Productive Hygiene – It’s Possible
Having worked as a hygienist for over 30 years, I know that hygiene within any dental office should be profitable. Hygienists at a bare minimum should be producing three times their wages and benefits value (yes, include the entire value of the salary and benefit package). If your hygiene department is not at that level or better, here are some things for you to consider.
- Periodontal Protocol
Do you have a set protocol for when to intervene in the disease process? Think about your mouth. When would you want someone to bring to your attention that you have infection in your mouth? How many 4 mm bleeding sites will you accept before doing something other than a prophy? Is there bone loss showing on the radiographs caused from bacterial infection? I urge you to set a protocol for every hygienist to follow and then present it to the entire team. This is a conversation everyone in the office needs to be prepared to discuss and explain to patients.
- Reactivation
Every office needs to have a system for contacting overdue patients and it needs to be followed every month so patients don’t fall through the cracks. It’s common to see the back door of your practice get opened wider and wider each year because no one makes time to work this system. The best way to ensure a patient will come back to your practice is to pre-appoint them for their next visit. We recommend that 90%+ of your hygiene patients should have their next visit scheduled before leaving. Review our recommendations for contacting overdue patients and make a commitment to work this system every week.
- Template for Hygiene
Many offices don’t even consider saving blocks for hygiene. When new patients come to the practice, they want their teeth cleaned. Do we have blocks set aside for new patient in the hygiene schedule? What about periodontal procedures? If we are enrolling patients into periodontal therapy, we must make sure we have saved appointment times. We send a mixed message when creating urgency for treatment and then can’t get them appointed for 6-8 weeks. Make sure you save appointment blocks for both new patients and periodontal therapy.
- Service Mix
Exams, x-rays, and prophies are the most common procedures completed in hygiene. If you want to be productive in hygiene you must expand your service mix. Think of all the things that you can offer to patients to reduce their risk of infection or to improve or enhance their smile. Consider fluoride treamtents, caries control, impressions, whitening, desensitizing, sealants, oral hygiene aids, radiographic follow up (periapicals) and cancer screening. When you offer value added services to your patients, they feel well-cared for and you stay productive, too.
- Same Day Service
How many times do you see something in the mouth that would just take a few minutes to complete, but you pass it off to another day or you decide to watch it? Review your charts in advance and see if the patients have any unscheduled treatment and see if you can make it happen for them that day by discussing it at a morning huddle. With a little team effort you can save the patient a return visit, and that makes everyone happy!

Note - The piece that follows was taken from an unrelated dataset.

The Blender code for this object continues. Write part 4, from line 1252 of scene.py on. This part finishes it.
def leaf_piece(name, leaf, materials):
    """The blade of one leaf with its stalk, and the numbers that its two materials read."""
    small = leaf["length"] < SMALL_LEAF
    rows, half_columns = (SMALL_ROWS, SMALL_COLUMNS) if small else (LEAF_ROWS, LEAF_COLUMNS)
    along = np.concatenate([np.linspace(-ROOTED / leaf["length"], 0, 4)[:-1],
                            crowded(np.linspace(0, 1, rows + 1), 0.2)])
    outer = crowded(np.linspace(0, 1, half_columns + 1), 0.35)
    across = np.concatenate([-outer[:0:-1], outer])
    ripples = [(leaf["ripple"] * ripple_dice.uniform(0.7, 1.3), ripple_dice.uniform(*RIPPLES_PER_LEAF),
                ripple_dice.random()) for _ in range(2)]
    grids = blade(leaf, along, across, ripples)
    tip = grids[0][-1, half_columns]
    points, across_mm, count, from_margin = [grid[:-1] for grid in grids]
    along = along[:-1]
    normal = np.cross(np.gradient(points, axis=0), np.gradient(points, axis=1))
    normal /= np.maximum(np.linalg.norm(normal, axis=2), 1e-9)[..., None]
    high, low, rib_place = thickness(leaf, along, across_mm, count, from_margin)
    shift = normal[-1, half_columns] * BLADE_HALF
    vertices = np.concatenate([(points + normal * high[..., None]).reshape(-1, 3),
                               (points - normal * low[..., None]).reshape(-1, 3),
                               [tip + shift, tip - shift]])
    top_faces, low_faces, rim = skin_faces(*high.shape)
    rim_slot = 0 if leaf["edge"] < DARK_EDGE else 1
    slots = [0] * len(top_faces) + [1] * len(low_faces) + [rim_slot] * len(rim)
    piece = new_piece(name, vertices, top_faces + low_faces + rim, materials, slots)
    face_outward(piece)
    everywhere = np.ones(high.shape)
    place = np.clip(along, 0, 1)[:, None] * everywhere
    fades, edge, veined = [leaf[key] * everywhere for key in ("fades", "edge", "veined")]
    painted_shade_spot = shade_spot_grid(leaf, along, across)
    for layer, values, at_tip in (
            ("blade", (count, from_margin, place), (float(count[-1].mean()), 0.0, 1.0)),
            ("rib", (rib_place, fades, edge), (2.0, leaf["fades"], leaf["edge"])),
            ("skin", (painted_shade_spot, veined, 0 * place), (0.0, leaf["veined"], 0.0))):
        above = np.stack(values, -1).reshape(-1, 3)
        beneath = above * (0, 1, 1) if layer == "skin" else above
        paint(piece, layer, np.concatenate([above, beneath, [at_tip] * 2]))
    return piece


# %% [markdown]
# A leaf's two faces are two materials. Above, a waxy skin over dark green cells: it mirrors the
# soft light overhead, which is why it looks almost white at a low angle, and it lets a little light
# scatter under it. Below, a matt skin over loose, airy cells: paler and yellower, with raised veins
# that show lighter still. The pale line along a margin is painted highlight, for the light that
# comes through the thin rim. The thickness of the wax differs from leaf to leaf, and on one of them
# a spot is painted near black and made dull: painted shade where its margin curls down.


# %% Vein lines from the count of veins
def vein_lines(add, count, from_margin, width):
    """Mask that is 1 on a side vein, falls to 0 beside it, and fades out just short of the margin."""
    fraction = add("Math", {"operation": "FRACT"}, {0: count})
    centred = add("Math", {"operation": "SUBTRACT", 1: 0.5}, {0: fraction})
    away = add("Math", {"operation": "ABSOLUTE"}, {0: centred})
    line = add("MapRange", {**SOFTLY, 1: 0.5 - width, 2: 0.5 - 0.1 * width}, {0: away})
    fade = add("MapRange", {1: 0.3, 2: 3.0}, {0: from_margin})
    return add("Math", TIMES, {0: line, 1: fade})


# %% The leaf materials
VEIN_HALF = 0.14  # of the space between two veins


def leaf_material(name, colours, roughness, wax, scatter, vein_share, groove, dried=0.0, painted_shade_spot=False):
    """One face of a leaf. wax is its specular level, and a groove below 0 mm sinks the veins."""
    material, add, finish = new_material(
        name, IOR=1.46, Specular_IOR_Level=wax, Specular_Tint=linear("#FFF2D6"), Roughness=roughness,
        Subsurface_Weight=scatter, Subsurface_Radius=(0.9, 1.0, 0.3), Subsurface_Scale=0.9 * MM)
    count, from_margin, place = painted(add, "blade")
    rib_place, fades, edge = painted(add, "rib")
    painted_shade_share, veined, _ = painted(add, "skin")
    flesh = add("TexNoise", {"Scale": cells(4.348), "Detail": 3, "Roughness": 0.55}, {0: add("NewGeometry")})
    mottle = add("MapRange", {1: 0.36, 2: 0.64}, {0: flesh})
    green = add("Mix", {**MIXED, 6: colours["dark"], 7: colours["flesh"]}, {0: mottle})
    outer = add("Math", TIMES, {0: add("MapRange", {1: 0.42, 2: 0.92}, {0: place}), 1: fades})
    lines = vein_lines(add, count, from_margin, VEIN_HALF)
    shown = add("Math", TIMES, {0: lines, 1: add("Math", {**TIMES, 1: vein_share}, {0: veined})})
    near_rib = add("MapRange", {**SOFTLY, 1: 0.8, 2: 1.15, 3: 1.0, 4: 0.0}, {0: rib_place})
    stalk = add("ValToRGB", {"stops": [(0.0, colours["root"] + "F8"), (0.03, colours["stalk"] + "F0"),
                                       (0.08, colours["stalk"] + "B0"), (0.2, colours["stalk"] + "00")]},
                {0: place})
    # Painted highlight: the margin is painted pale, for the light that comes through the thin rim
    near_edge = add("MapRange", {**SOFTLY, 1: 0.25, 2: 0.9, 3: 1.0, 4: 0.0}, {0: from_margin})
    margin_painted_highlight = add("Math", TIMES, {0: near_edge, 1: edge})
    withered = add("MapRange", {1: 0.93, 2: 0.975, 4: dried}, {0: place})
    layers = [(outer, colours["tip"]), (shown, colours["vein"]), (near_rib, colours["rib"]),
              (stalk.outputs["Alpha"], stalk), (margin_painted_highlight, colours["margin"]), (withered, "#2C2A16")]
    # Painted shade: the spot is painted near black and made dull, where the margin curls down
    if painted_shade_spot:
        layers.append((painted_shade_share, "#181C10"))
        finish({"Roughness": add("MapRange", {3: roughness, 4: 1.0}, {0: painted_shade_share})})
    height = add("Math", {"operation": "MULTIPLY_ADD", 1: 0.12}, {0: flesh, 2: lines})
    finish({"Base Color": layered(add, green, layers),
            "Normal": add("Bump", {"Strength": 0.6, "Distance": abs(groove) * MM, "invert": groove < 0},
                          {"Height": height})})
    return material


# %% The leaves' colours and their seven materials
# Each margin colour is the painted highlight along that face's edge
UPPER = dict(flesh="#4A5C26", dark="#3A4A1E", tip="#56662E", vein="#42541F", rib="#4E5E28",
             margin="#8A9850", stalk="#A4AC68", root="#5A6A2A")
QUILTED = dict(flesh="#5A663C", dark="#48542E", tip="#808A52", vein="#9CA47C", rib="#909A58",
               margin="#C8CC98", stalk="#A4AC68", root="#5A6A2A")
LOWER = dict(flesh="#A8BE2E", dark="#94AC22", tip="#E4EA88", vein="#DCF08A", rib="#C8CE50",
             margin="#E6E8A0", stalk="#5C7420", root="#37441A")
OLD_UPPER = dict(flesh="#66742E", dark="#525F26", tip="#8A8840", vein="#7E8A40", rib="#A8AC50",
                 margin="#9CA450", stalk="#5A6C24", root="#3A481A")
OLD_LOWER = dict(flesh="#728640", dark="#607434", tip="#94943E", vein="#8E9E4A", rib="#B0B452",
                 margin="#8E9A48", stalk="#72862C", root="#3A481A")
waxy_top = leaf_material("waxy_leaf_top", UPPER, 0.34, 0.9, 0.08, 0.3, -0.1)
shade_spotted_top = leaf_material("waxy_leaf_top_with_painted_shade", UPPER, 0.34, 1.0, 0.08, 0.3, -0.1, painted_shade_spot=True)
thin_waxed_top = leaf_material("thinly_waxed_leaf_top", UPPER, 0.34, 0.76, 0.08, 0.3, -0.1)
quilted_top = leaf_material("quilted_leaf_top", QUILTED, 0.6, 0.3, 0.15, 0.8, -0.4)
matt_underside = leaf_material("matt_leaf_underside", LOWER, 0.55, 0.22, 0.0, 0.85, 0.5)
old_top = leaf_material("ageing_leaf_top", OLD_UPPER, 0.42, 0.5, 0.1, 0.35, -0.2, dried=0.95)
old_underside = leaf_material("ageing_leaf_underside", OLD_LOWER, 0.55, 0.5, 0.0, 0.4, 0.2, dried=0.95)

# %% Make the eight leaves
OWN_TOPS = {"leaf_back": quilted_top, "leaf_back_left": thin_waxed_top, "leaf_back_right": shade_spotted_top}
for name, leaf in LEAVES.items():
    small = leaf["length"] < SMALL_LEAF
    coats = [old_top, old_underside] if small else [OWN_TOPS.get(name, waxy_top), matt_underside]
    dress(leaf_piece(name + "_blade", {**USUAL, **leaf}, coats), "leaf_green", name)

- Co-Diagnosis: IOC, radiographs, hard tissue
Every hygienist should be pre-framing patients about possible restorative treatment prior to the doctor entering for the periodic exam. If hygienists aren’t comfortable with this, it may mean that they need some training and case study review. Help all of the team to understand when the doctor recommends specific treatments. It saves time during the exam and keeps doctors in the room for much less time. Show them rather than tell them by using an intra-oral camera. A picture is worth a thousand words.
- Appointment Sequence
Every hygienist in the office should follow the same sequence for appointment types. IF you are using a 60 minute appointment for adult recare appointments, divide the appointment into 20 minute segments. The first twenty minutes is geared to diagnostics – gather all the data needed to evaluate risk for treatment planning. The middle 20 minutes is used to treat. This is when the hygienist scales and polishes the teeth. IF more than 20 minutes is necessary, it may mean that this patient is more than an adult prophy. The final 20 minutes is for the doctor exam, education, dismissal, and room turnover. This allows the doctor to know that after twenty minutes, it is a green light for coming in to check the patient because diagnostics are complete.
When dental offices pay attention to these systems, hygienists will not only be productive, but your patients will be getting five-star care.